At the time, Talbot said he couldn't approach traditional funding sources for medical research -- he didn't have enough evidence to show them -- but he needed resources. "How do you pay people in the lab?" he asked. "How do you feed the fish?"

Talbot applied for a Stanford Medicine Discovery Innovation Award, funded by philanthropists who believe that one discovery can have an exponential impact on human health. A committee of experts selected Talbot's application and awarded him $95,000 to pursue a project with the mutant zebrafish.

His research revealed on molecular level why there was no myelin in the mutant fish. From there, he was able to reverse the defect. This line of research is so promising that other traditional funding organizations have pitched in.

"A few years ago," he said, "they wouldn't have even considered funding us."

The Discovery Innovation Awards, which have distributed $6 million over the last four years, come with little red tape and few constraints. These grants have resulted in 119 research papers and more than $36 million in follow-on funding, according to Stanford Medical Center Development records.

At the campus event celebrating the most recent group of awardees, Talbot joined three other scientists who won the awards in previous years to talk about their research.

Geneticist Anne Brunet, PhD, described the methods that she developed to read each cell's chromatin signature and understand the genetic mechanisms of aging and longevity. Computational biochemist Rhiju Das, PhD, discussed Eterna, an online game he created to crowdsource the design of molecular medicines. And David Schneider, PhD, talked about ways to increase resilience to infectious diseases.
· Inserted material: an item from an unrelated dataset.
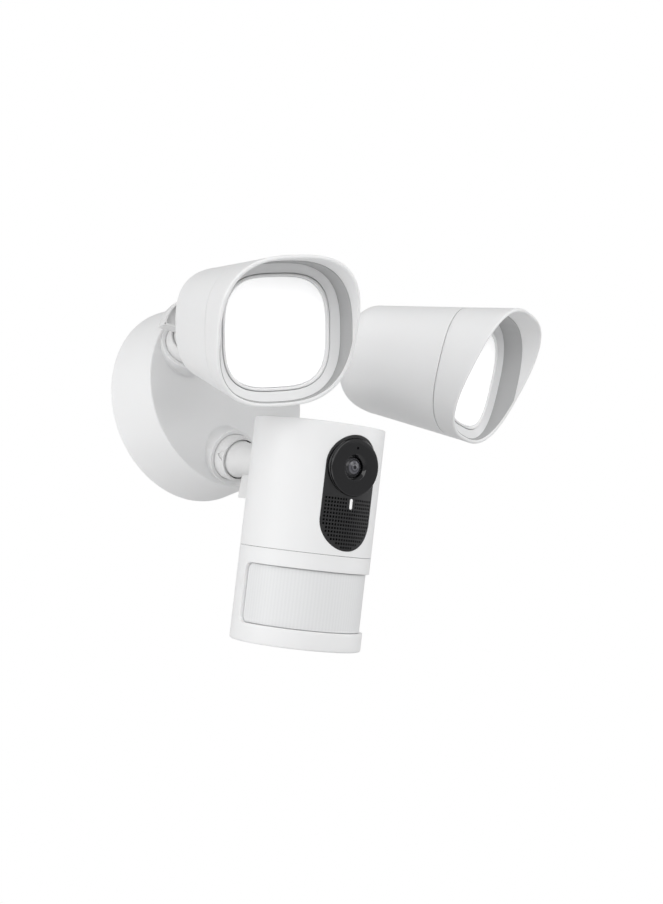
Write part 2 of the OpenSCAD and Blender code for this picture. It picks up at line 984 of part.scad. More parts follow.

Nobel Laureate Roger Kornberg, PhD, introduced the award winners and emphasized the importance of research that increases fundamental knowledge of human biology. "Science is hard and it's unpredictable," Kornberg said. "There's no guarantee of success and discoveries are by their nature accidental. They depend on luck and serendipity and they require a long time."

Kornberg was the first scientist to discover the three-dimensional structure of the enzyme that converts DNA into messenger RNA. This discovery showed how human cells -- each of which contains a person's entire genetic code -- selectively read out sections and differentiate into all the types of cells necessary to sustain life.

"I started on the work while in my 30s," he said. "When we succeeded, I was approaching 60." He was awarded the Nobel Prize in Chemistry in 2006, six months shy of his 60th birthday.

Now, Kornberg said people often ask him what he believes are the most promising areas of research and what research should be funded.

"I answer with the obvious," he said. "We cannot predict the future. All white papers can be replaced by a simple statement: support the brightest, most ambitious, most hard-working young scientists and they will invent the future."